Combine this with related phenomena, such as less Arctic sea ice and decreasing permafrost, and we might conclude that it is not so much that the Arctic is getting warmer as it is not as cold as it used to be! Yes, the summers have warmed but not as much as the rest of the year in many places. Much of this is the result of the Far North being able to absorb more sunlight due to a decreasing area of white, reflective land and ocean surfaces which would otherwise bounce the sun’s energy back out to space rather than letting the earth’s surface absorb it.
There is another possibility here, at least in part. Perhaps there is something else operating here; something which occurs over a period of a few decades or so which we poorly understand. Such “multi-decadal” processes could be tainting the statistics and we should not discount this possibility. What we are seeing in the eastern Canadian Arctic may be some sort of multi-decadal signal superimposed on the broader warming signal. We need to remember that climate change is the result of many processes which have always been in operation combined with the impacts humans are having on the climate.
Will this trend continue?
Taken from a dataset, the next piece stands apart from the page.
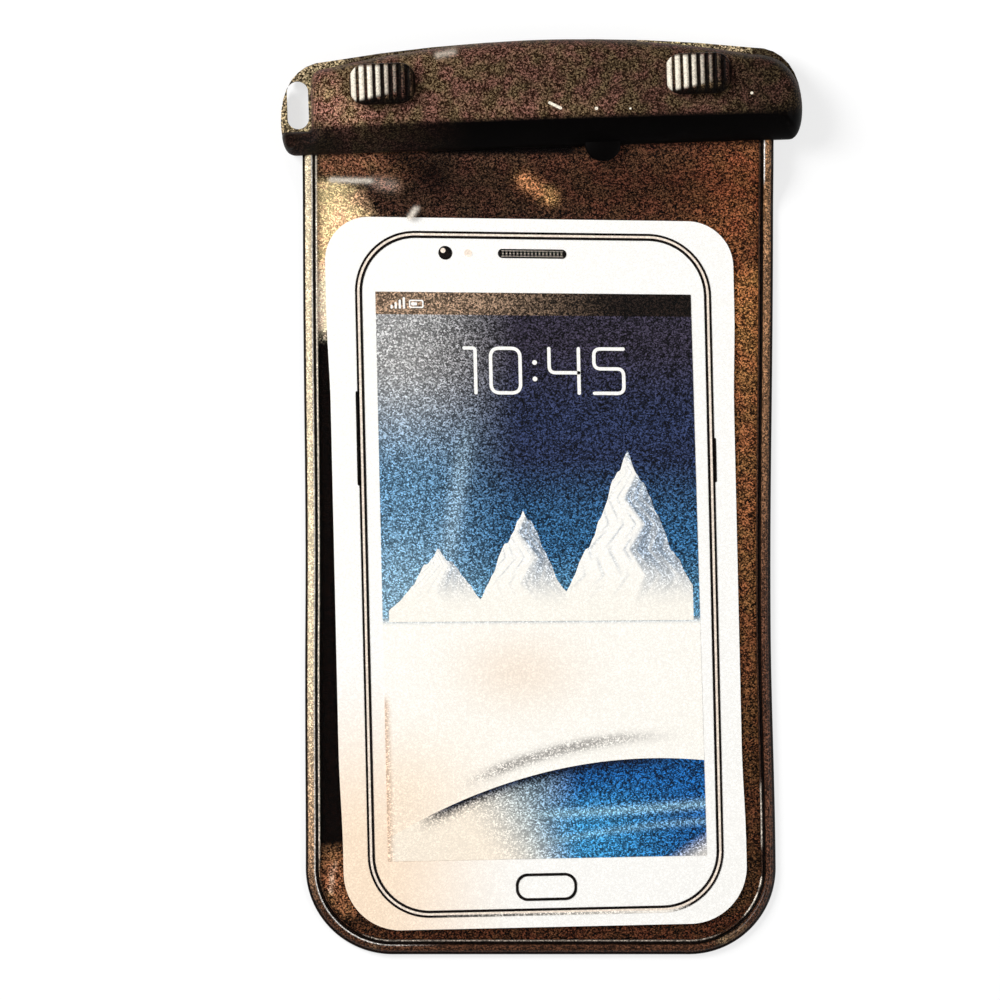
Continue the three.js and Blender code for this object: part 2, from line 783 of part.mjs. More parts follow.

No, otherwise we’d end up with an atmosphere like that on Venus. Eventually, the earth-atmosphere-ocean system should reach a new semi-equilibrium which is warmer than that of today but no where near hot enough to melt lead such as on Venus! Consequently, with successive decades we should see the strong signals of warmer than average temperatures in the eastern and northern Arctic of Canada on almost a year to year basis become less pronounced and less frequent. By then, that region will likely look very different than it has historically.